Mercury's bandmates — Brian May, Roger Taylor, and John Deacon — as well as fans all over the world mourned the loss of one of the greatest performers. In an interview, as reported by Metal Castle, May looked back on that time and said, "Once Freddie did go, it was horrendous. All I wanted to do is go away. And I think if you talk to Roger, he'll tell you the same thing. We just couldn't deal with it." May also said that Queen was not just a band, but it was a family.

A tribute to the superstar that is Freddie Mercury

In 2016, Freddie Mercury would have been 70 years old. Brian May — who is an astrophysicist — decided to pay tribute to his friend by naming an asteroid after him. The same asteroid that was discovered in the year of Mercury's death was then officially renamed. "I'm happy to be able to announce that the International Astronomical union's Minor Planet Center has today designated Asteroid 17473, discovered 1991, in Freddie's name, time to honor his 70th Birthday. Henceforth this object will be known as Asteroid 17473 Freddiemercury," May's statement read, as reported by Rolling Stone.
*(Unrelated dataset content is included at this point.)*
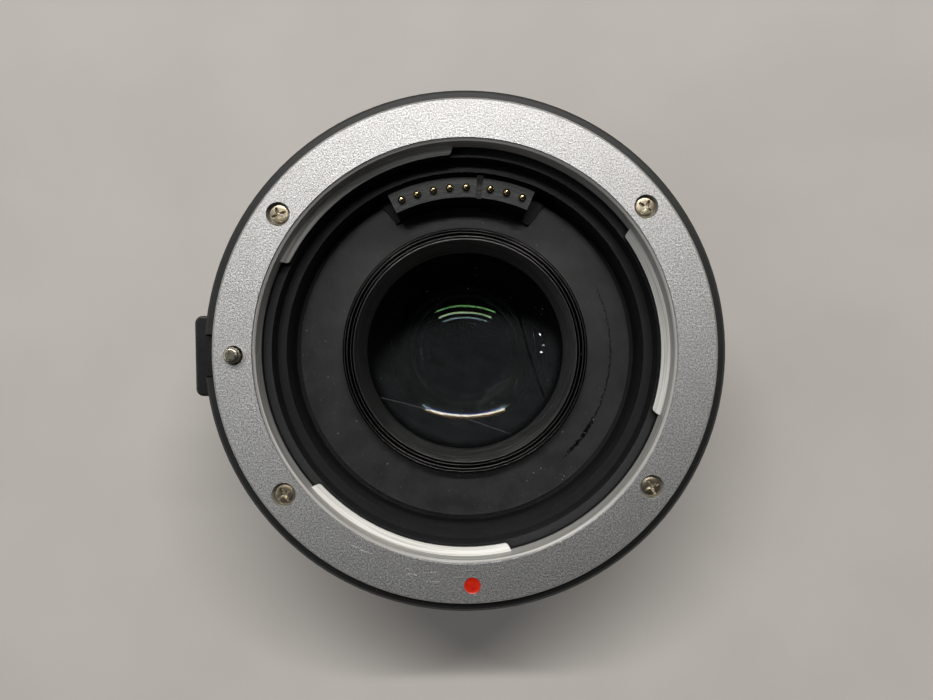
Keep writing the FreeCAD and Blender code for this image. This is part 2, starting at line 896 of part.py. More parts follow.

The asteroid is "like a cinder in space, as May described, and was discovered in between the orbits of Jupiter and Mars. It can be seen by using a telescope, and according to its orbit, it will never be closer than 350 million kilometers to the planet Earth. Astrophysics professor Chris Lintott also added that the asteroid is on a "slightly eccentric orbit about the sun, just as the man himself was" (via The Guardian). Joel Parker, the astronomer who issued the certificate, said, "It's not quite traveling at the speed of light, but from an Earth perspective, this certainly has made a supersonic man out of him," alluding to Queen's song titled "Don't Stop Me Now".